Which brings me to my point, well more like my question. How can someone call themselves a man - and neglect to take care of their children? Regardless of how that child was created, regardless of the circumstances, situations, intoxication. If you know it's yours - there should be no excuse. Time is free - a baby doesn't know how much money you gave its mom last month. A toddler doesn't know if you bought Enfamil and sneakers. A six year-old has no clue that you're unemployed, or that you hate his mom. There's just no excuse. Even if you feel like you're not ready for a child - the child is already here - so now's the time to man up and accept this kid into your life. Could it be that bad? Hell, something may go wrong and you might even find yourself catching feelings for this child. What could that be - love? Wow. It's never too late to step into your child's life. I don't care how old they are. There are people who are currently searching the globe for their parents - you mean to tell me your son lives half- hour away - and you can't go see him? You can't even call? Your daugther lives in another country - but you don't have enough money to mail her a birthday card? Seriously? I can never bash anyone for the choices they make in life - but one thing I can do is show the truth.

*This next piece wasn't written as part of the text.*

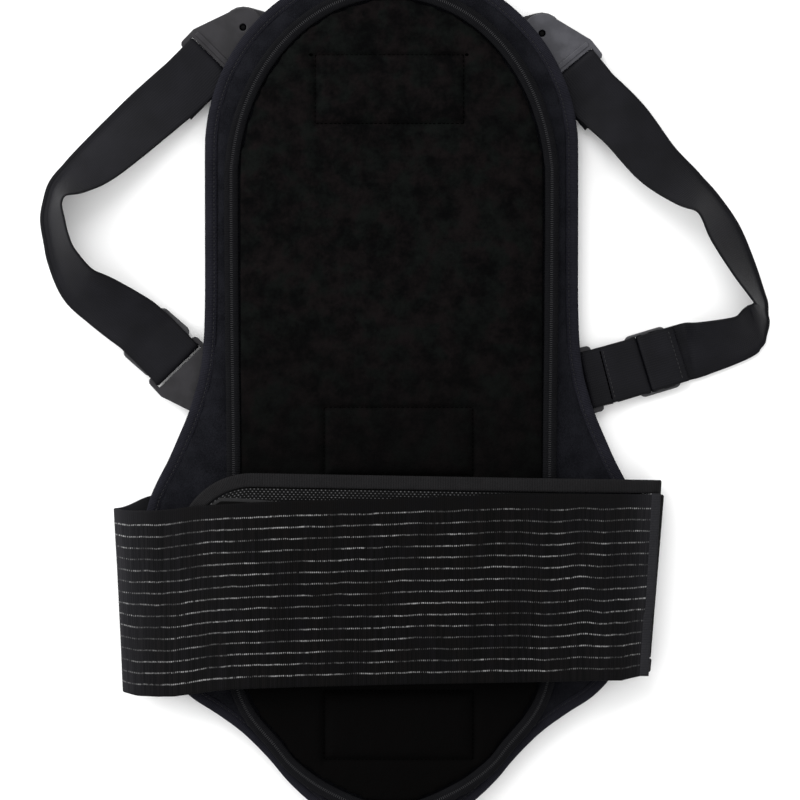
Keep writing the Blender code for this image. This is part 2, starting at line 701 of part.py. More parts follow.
def make_left_strap(anchors, material, parts):
    upper = anchors["upper_left"]
    lower = anchors["lower_left"]
    upper_across = inner_across(upper, lower)
    lower_across = inner_across(lower, upper)
    slider_end = SLIDER_OFFSET_LEFT + slider_length()
    lead_in = {"spot": upper["slot"] + upper["out"] * (ANCHOR_BAR * 4), "bank": 0, "roll": 0, "edge": 1.0}
    lead_out = {"spot": lower["slot"] + lower["out"] * (slider_end + ANCHOR_BAR),
                "bank": 0, "roll": 0, "edge": 1.0}
    rings = axis_rings(upper, upper_across, upper_end_path(), 1)
    rings += free_rings(upper, lower, LEFT_STRAP, STRAP_REACH_LEFT, -1, lead_in, lead_out)
    tail = [(slider_end, STRAP_UPPER_LEVEL), (ANCHOR_SLOT / 2 + ANCHOR_BAR, STRAP_UPPER_LEVEL)]
    tail += turn_path(0, 1, STRAP_UPPER_LEVEL, STRAP_LOWER_LEVEL)
    tail.append((slider_end - SLIDER_BAR, STRAP_LOWER_LEVEL))
    rings += axis_rings(lower, lower_across, tail, -1)
    return loft("shoulder_strap_left", rings, material, parts)


def make_right_strap(anchors, material, parts):
    upper = anchors["upper_right"]
    lower = anchors["lower_right"]
    upper_across = inner_across(upper, lower)
    lower_across = inner_across(lower, upper)
    slider_end = SLIDER_OFFSET_RIGHT + slider_length()
    lead_in = {"spot": upper["slot"] + upper["out"] * (ANCHOR_BAR * 4), "bank": 0, "roll": 0, "edge": 1.0}
    lead_out = {"spot": lower["slot"] + lower["out"] * (slider_end + 2 * STITCHED_END),
                "bank": 0, "roll": 0, "edge": 0.0}
    rings = axis_rings(upper, upper_across, upper_end_path(), 1)
    rings += free_rings(upper, lower, RIGHT_STRAP, STRAP_REACH_RIGHT, 1, lead_in, lead_out)
    turn_place = SLIDER_OFFSET_RIGHT + SLIDER_BAR + SLIDER_NEAR_SLOT - STRAP_TURN_RADIUS
    resting = STRAP_LOWER_LEVEL + STRAP_THICKNESS + SLIDE_GAP
    tail = [(slider_end, STRAP_LOWER_LEVEL)]
    tail += turn_path(turn_place, 1, STRAP_LOWER_LEVEL, STRAP_UPPER_LEVEL)
    tail += [(slider_end + SLIDE_GAP, STRAP_UPPER_LEVEL),
             (slider_end + STITCHED_END, (STRAP_UPPER_LEVEL + resting) / 2)]
    rings += axis_rings(lower, lower_across, tail, -1)
    return loft("shoulder_strap_right", rings, material, parts)


# Short webbing loop between the lower right anchor's bar and the slider's near bar
def make_anchor_strap(anchors, material, parts):
    lower = anchors["lower_right"]
    across = inner_across(lower, anchors["upper_right"])
    far = SLIDER_OFFSET_RIGHT + SLIDER_BAR + STRAP_TURN_RADIUS
    middle = SLIDER_OFFSET_RIGHT / 2
    path = [(middle + GAP * 3, STRAP_LOWER_LEVEL)]
    path += turn_path(far, -1, STRAP_LOWER_LEVEL, STRAP_UPPER_LEVEL)
    path += turn_path(0, 1, STRAP_UPPER_LEVEL, STRAP_LOWER_LEVEL)
    path.append((middle - GAP * 3, STRAP_LOWER_LEVEL))
    return loft("anchor_strap_right", axis_rings(lower, across, path, 1), material, parts)


def slider_length():
    return 3 * SLIDER_BAR + SLIDER_NEAR_SLOT + SLIDER_FAR_SLOT


# Three-bar slider lying flat on an anchor's axis, its near bar at the given distance
def make_slider(name, anchor, offset, material, parts):
    length = slider_length()
    opening = STRAP_WIDTH + 2 * SLIDE_GAP
    width = opening + 2 * SLIDER_RAIL
    near = offset + SLIDER_BAR + SLIDER_NEAR_SLOT / 2
    far = offset + 2 * SLIDER_BAR + SLIDER_NEAR_SLOT + SLIDER_FAR_SLOT / 2
    frame = rounded_box(0, offset + length / 2, width, length, SLIDER_CORNER, 2)
    near_slot = rounded_box(0, near, opening, SLIDER_NEAR_SLOT, SLIDER_CORNER * 0.4, 1)
    far_slot = rounded_box(0, far, opening, SLIDER_FAR_SLOT, SLIDER_CORNER * 0.4, 1)
    outlines = [from_anchor(anchor, outline) for outline in (frame, near_slot, far_slot)]
    return flat_solid(name, outlines, ANCHOR_BASE, ANCHOR_TOP, 0.0, material, parts)


# Height of the middle of the under-belt over the panel, at a distance from the middle line
def crown_height(x):
    side = PANEL_TOP_LEVEL + BELT_SIDE_LIFT + UNDER_BINDING_THICKNESS / 2
    crown = PAD_TOP_LEVEL + WAIST_SLACK + UNDER_BINDING_THICKNESS / 2
    way = min(abs(x) / HIP_HALF, 1.0)
    for inner, outer in zip(BELT_CROWN, BELT_CROWN[1:]):
        if inner["way"] <= way <= outer["way"]:
            share = (way - inner["way"]) / (outer["way"] - inner["way"])
            smooth = share * share * (3 - 2 * share) * 0.25 + share * 0.75
            rise = inner["rise"] + (outer["rise"] - inner["rise"]) * smooth
            return side + (crown - side) * rise
    return side


# Points (x, z) of the crown between two x values
def crown_path(start, end, lift, steps):
    points = []
    for step in range(steps + 1):
        x = start + (end - start) * step / steps
        points.append((x, crown_height(x) + lift))
    return points


# Rings of a belt across the part: path points (x, z) with the height of the belt's middle (y)
def belt_rings(path, middles, half_widths, thickness):
    rings = []
    for index, (x, z) in enumerate(path):
        before = path[max(index - 1, 0)]
        after = path[min(index + 1, len(path) - 1)]
        along = Vector((after[0] - before[0], 0, after[1] - before[1])).normalized()
        normal = Vector((-along.z, 0, along.x)) * (thickness / 2)
        low = Vector((x, middles[index] - half_widths[index], z))
        high = Vector((x, middles[index] + half_widths[index], z))
        rings.append([low + normal, high + normal, high - normal, low - normal])
    return rings


# Striped elastic: sewn under the left hip, folded round it and laid across the front
def make_elastic(material, parts):
    lift = UNDER_BINDING_THICKNESS / 2 + SLIDE_GAP + ELASTIC_THICKNESS / 2
    front_side = crown_height(HIP_HALF) + lift
    back_side = PANEL_BASE - SLIDE_GAP - ELASTIC_THICKNESS / 2
    radius = (front_side - back_side) / 2
    fold_x = -HIP_HALF - LEFT_FOLD_OVERHANG
    path = [(-HIP_HALF + BELT_ROOT, back_side), (-HIP_HALF, back_side)]
    path += arc(fold_x, back_side + radius, radius, 270, 90, 8)
    path += crown_path(-HIP_HALF, ELASTIC_END, lift, 22)
    middles = []
    for index, (x, z) in enumerate(path):
        share = (x - fold_x) / (ELASTIC_END - fold_x)
        middle = ELASTIC_LEFT_Y + (ELASTIC_RIGHT_Y - ELASTIC_LEFT_Y) * share
        if index < 2:
            middle = ELASTIC_LEFT_Y + ELASTIC_ROOT_RISE * (1 - 0.8 * index)
        middles.append(middle)
    rings = belt_rings(path, middles, [ELASTIC_WIDTH / 2] * len(path), ELASTIC_THICKNESS)
    return loft("elastic_belt", rings, material, parts)


# Path of the mesh wing from its rounded tip, over the pad and round the right hip
def under_belt_path():
    front_side = crown_height(HIP_HALF)
    back_side = PANEL_BASE - SLIDE_GAP - UNDER_BINDING_THICKNESS / 2
    radius = (front_side - back_side) / 2
    fold_x = HIP_HALF + RIGHT_FOLD_OVERHANG
    path = crown_path(-UNDER_BELT_TIP, HIP_HALF, 0.0, 24)
    path += arc(fold_x, back_side + radius, radius, 90, -90, 8)
    path += [(HIP_HALF, back_side), (HIP_HALF - BELT_ROOT, back_side)]
    return path


# Finds the point, direction and normal of a path (x, z) at a distance from its start
def walk(path, distance):
    left = distance
    for first, second in zip(path, path[1:]):
        start = Vector((first[0], 0, first[1]))
        step = Vector((second[0] - first[0], 0, second[1] - first[1]))
        if left <= step.length or second == path[-1]:
            along = step.normalized()
            return start + along * left, Vector((-along.z, 0, along.x))
        left -= step.length
    return start, Vector((0, 0, 1))


def path_length(path):
    return sum(math.dist(first, second) for first, second in zip(path, path[1:]))


def under_belt_middle(distance, whole):
    return UNDER_BELT_LEFT_Y + (UNDER_BELT_RIGHT_Y - UNDER_BELT_LEFT_Y) * distance / whole


# Half width of a wing with rounded corners, at a distance from its tip
def rounded_half(distance, half_width, corner):
    if distance >= corner:
        return half_width
    across = corner - distance
    return half_width - corner + math.sqrt(max(corner * corner - across * across, 0.0))


def make_under_belt(mesh_material, tape_material, parts):
    path = under_belt_path()
    whole = path_length(path)
    half = UNDER_BELT_WIDTH / 2
    field_half = half - UNDER_BINDING_WIDTH - SLIDE_GAP
    field_corner = UNDER_BELT_CORNER - UNDER_BINDING_WIDTH - SLIDE_GAP
    start = UNDER_BINDING_WIDTH + SLIDE_GAP
    rings = []
    distances = [start + field_corner * (1 - math.cos(math.radians(turned))) for turned in range(0, 90, 15)]
    walked = 0.0
    for first, second in zip(path, path[1:]):
        walked += math.dist(first, second)
        if walked > start + field_corner * 1.05:
            distances.append(walked)
    for distance in distances:
        spot, normal = walk(path, distance)
        middle = under_belt_middle(distance, whole)
        field = rounded_half(distance - start, field_half, field_corner)
        lift = normal * (UNDER_BELT_THICKNESS / 2)
        low = spot + Vector((0, middle - field, 0))
        high = spot + Vector((0, middle + field, 0))
        rings.append([low + lift, high + lift, high - lift, low - lift])
    loft("under_belt", rings, mesh_material, parts)

    # The tape runs out along one edge, round the tip and back along the other edge
    centre = UNDER_BELT_CORNER - UNDER_BINDING_WIDTH / 2
    corner_x = UNDER_BELT_CORNER
    corner_y = half - UNDER_BELT_CORNER
    upper_run = [(distance, half - UNDER_BINDING_WIDTH / 2) for distance in reversed(distances)
                 if distance > corner_x * 1.1]
    route = [(distance, y, 0.0, 1.0) for distance, y in upper_run]
    for x, y in arc(corner_x, corner_y, centre, 90, 180, 8):
        route.append((x, y, (x - corner_x) / centre, (y - corner_y) / centre))
    for x, y in arc(corner_x, -corner_y, centre, 180, 270, 8):
        route.append((x, y, (x - corner_x) / centre, (y + corner_y) / centre))
    route += [(distance, -y, 0.0, -1.0) for distance, y in reversed(upper_run)]
    rings = []
    for distance, y, away_x, away_y in route:
        ring = []
        for side, level in [(1, 1), (1, -1), (-1, -1), (-1, 1)]:
            reach = side * UNDER_BINDING_WIDTH / 2
            edge_distance = distance + away_x * reach
            spot, normal = walk(path, max(edge_distance, 0.0))
            spot = spot + Vector((0, under_belt_middle(edge_distance, whole) + y + away_y * reach, 0))
            ring.append(spot + normal * (level * UNDER_BINDING_THICKNESS / 2))
        rings.append(ring)
    return loft("under_belt_binding", rings, tape_material, parts)


def build():
    parts, cutters = start_scene()
    plastic = make_material("moulded_plastic", PLASTIC_GREY, 0.45)
    shell_plastic = make_material("shell_plastic", PLASTIC_GREY, 0.5)
    panel_cloth = make_material("panel_cloth", CLOTH_BLACK, 0.9)
    fleece = make_material("fleece", CLOTH_BLACK, 1.0)
    tape = make_material("binding_tape", CLOTH_BLACK, 0.85)
    webbing = make_material("webbing", WEB_BLACK, 0.8)
    elastic = make_material("striped_elastic", CLOTH_BLACK, 0.85)
    net = make_material("mesh_cloth", WEB_BLACK, 0.8)
    metal = make_material("rivet_metal", WEB_BLACK, 0.4)

    anchors = place_anchors()
    by_name = {anchor["name"]: anchor for anchor in anchors}
    make_shell(anchors, shell_plastic, parts, cutters)
    make_panel(anchors, panel_cloth, tape, parts, cutters)
    make_pad(fleece, tape, parts, cutters)
    for anchor in anchors:
        make_anchor(anchor, plastic, parts, cutters)
        make_rivet(anchor, metal, parts)
    make_slider("slider_left", by_name["lower_left"], SLIDER_OFFSET_LEFT, plastic, parts)
    make_slider("slider_right", by_name["lower_right"], SLIDER_OFFSET_RIGHT, plastic, parts)
    make_left_strap(by_name, webbing, parts)
    make_right_strap(by_name, webbing, parts)
    make_anchor_strap(by_name, webbing, parts)
    make_elastic(elastic, parts)
    make_under_belt(net, tape, parts)


build()
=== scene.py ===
import math
import random

import bmesh
import bpy
from mathutils import Matrix, Vector, noise
from mathutils.bvhtree import BVHTree
from mathutils.kdtree import KDTree


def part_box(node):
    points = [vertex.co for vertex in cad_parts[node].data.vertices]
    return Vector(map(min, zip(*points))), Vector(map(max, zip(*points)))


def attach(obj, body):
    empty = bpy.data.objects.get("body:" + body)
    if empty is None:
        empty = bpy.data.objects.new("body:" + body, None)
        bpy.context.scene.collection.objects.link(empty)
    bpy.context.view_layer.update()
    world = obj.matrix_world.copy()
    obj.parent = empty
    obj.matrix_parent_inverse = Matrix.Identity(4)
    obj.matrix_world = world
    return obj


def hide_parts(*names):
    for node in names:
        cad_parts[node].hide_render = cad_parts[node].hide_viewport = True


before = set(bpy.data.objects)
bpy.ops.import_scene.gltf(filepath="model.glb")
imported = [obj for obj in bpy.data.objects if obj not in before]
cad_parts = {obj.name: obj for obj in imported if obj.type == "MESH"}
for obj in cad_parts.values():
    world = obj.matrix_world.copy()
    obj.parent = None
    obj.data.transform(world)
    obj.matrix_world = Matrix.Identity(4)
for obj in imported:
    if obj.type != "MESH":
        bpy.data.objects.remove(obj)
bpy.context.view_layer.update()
random.seed(7)

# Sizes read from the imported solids
shell_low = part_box("back_shell")[0]
panel_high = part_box("back_panel")[1]
panel_tape_low, panel_tape_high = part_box("back_panel_binding")
pad_low, pad_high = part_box("inner_pad")
pad_tape_low, pad_tape_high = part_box("inner_pad_binding")
anchor_low, anchor_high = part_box("strap_anchor_lower_left")

HIP_HALF = panel_tape_high.x
PANEL_TOP = panel_tape_high.y
PAD_HALF = pad_tape_high.x
PAD_TOP = pad_tape_high.y
PAD_BOTTOM = pad_tape_low.y
ANCHOR_BASE = anchor_low.z
ANCHOR_TOP = anchor_high.z
PANEL_TOP_LEVEL = panel_high.z
PAD_BASE = pad_low.z
PAD_TOP_LEVEL = pad_high.z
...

If you have lain with a woman and conceived a child - it should at least know your face, and smile when it sees you. It should see you - at least. There's no real definition to being a father - but if there were, being present would definitely be in the first sentence.

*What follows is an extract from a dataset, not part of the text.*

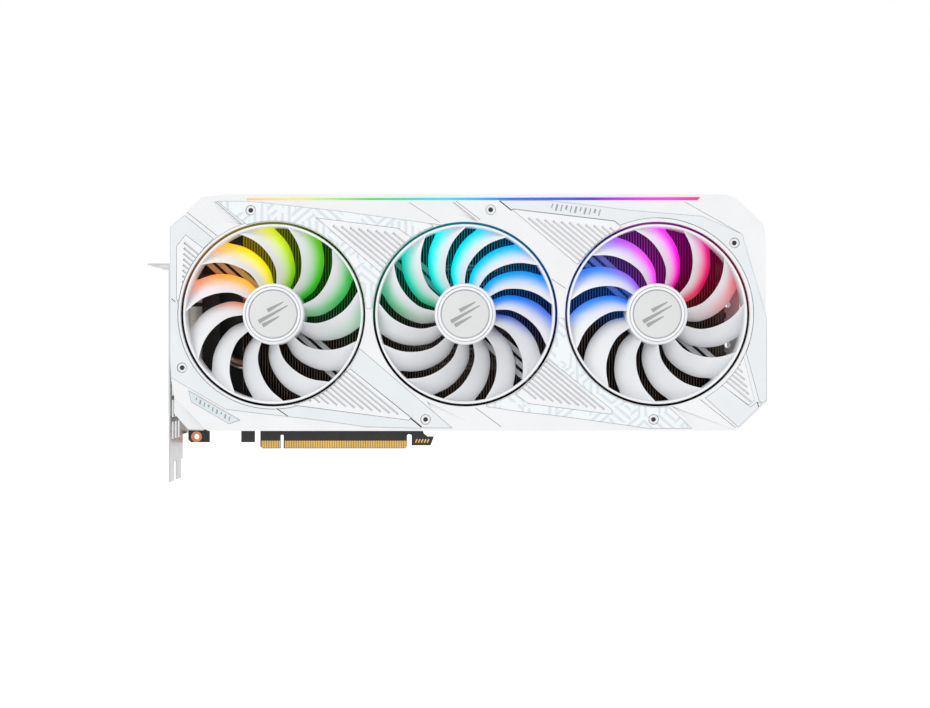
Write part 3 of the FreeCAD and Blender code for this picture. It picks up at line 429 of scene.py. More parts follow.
def prism(builder, corners, front, back):
    """A closed prism over an outline in the X-Z plane. A corner may bring its own back depth."""
    near = [builder.verts.new((corner[0] * MM, front * MM, corner[1] * MM)) for corner in corners]
    far = []
    for corner in corners:
        depth = corner[2] if len(corner) > 2 else back
        far.append(builder.verts.new((corner[0] * MM, depth * MM, corner[1] * MM)))
    builder.faces.new(near)
    builder.faces.new(far[::-1])
    for index in range(len(corners)):
        after = (index + 1) % len(corners)
        builder.faces.new((near[after], near[index], far[index], far[after]))


def prism_mesh(name, outlines, front, back, shade=0):
    """One mesh of separate prisms. Faces cut by it take the piece's material number `shade`."""
    builder = bmesh.new()
    for outline in outlines:
        prism(builder, outline, front, back)
    for face in builder.faces:
        face.material_index = shade
    return to_mesh(name, builder)


def circle(centre, radius, count=180):
    """A round outline."""
    return [(centre[0] + radius * math.cos(2 * math.pi * step / count),
             centre[1] + radius * math.sin(2 * math.pi * step / count)) for step in range(count)]


def band(start, end, wide, depths=None):
    """A thin outline along a line, for a groove or a raised strip."""
    run = Vector((end[0] - start[0], end[1] - start[1]))
    side = Vector((-run.y, run.x)).normalized() * wide / 2
    points = [(start[0] + side.x, start[1] + side.y), (start[0] - side.x, start[1] - side.y),
              (end[0] - side.x, end[1] - side.y), (end[0] + side.x, end[1] + side.y)]
    if depths:
        points = [(*point, depth) for point, depth in zip(points, depths)]
    return points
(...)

If your pops wasn't in your life growin up - imagine how different things would be if he was. Imagine how your kid's life will be if your not. The same cycle of pain and heartache - who wants that? You want to live your life knowing that somewhere on this earth, there is a kid who publicly hates you - but secretly misses you? To all those who have their fathers in their lives - appreciate them. I don't really bang wit my father like that - but I respect him for taking care of us, and raising us to who we've become. I actually hugged him today. I couldn't tell you the last time I did that. It was awkward, yes - but at least he knows where I stand. Tomorrow may be different, and he may not come home - at least he knows I love him.
Don't get it twisted - there are deadbeat moms too - they'll get the business on another post. Today dads - it's just for you.
Change has arrived - time to continue the positive cycle. Just some food for thought. Happy Father's Day.